Iron by mass, in the earth’s crust, is the fourth most abundant element, it has an atomic number of 26, melting point: 1,538 °C and boiling point: 2,862 °C.
Iron ore deposits are mostly found in rocks (sedimentary rocks), and iron ores constitute mainly of what is known as rocks minerals, from these mineral rocks the metallic iron deposits can be extracted.
Iron ore contains four main types of iron oxides deposits solely dependent on the mineralogy and geology of the ore deposits, these includes magnetite,titanomagnetite, hematite and pisolitic ironstone, out of the four the two most important minerals deposits are hematite(Fe2O3) and magnetite (Fe3O4).
Due to oxygen and iron atoms which is bonded together into molecules forming this ore, it has to be smelted in the blast furnace to remove the oxygen (i.e.reduction) and convert it to metallic iron from which molten or pig iron (steel material) is produced.
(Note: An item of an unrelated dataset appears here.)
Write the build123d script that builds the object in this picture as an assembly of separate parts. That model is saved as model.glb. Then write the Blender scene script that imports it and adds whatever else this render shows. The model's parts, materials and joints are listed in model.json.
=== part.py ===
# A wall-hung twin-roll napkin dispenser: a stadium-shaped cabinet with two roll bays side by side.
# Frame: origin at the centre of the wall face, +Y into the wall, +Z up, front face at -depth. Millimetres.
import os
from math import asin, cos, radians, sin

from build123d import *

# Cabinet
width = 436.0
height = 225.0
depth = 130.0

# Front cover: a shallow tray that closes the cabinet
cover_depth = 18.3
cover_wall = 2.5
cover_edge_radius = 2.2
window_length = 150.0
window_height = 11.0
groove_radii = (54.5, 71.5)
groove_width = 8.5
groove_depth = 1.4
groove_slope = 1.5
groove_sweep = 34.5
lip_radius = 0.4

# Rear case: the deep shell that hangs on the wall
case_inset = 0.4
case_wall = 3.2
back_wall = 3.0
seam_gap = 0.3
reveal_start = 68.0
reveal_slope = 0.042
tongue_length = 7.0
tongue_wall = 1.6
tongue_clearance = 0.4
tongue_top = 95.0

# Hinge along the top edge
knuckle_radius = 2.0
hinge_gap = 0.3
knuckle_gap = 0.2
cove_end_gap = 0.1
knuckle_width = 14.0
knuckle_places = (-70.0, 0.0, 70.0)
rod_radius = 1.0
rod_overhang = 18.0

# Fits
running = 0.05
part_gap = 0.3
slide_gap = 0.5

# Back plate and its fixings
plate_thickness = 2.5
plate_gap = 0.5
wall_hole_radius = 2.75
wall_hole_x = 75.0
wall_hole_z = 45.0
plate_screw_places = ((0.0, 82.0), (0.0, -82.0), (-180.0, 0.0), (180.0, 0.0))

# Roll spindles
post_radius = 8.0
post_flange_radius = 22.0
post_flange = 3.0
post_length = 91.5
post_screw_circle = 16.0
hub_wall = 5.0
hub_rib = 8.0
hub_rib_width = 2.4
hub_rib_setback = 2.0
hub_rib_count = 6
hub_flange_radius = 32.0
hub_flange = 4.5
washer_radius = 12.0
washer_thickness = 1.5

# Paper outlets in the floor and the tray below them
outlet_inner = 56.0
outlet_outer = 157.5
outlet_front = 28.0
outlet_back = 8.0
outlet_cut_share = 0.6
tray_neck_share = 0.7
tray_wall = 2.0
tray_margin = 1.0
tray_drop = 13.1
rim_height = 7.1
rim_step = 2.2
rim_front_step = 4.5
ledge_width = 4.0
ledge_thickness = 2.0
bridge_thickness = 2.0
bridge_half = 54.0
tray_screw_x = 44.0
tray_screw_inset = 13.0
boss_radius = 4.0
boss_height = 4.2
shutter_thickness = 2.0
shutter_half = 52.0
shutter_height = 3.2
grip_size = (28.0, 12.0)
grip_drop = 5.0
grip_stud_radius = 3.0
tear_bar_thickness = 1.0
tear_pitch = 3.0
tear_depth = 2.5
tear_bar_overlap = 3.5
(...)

Iron is the 3rd widely used metal in Africa and the world as a whole, and it is the main material in steelmaking for automobiles, ships, beams used in buildings, paper clips, furniture, tools etc. Its uses cut across all spheres of life, ranging from domestic to industrial level. Hence any nation that has it in abundance like Nigeria needs not remain underdeveloped. Stakeholders said it was time the country refrained from the wasteful adventure of the past make frantic and sincere efforts to catch up with the industrialisation train which has moved far ahead with countries like China, India, Brazil, etc. who were at the same rung of the ladder with Nigeria some years ago.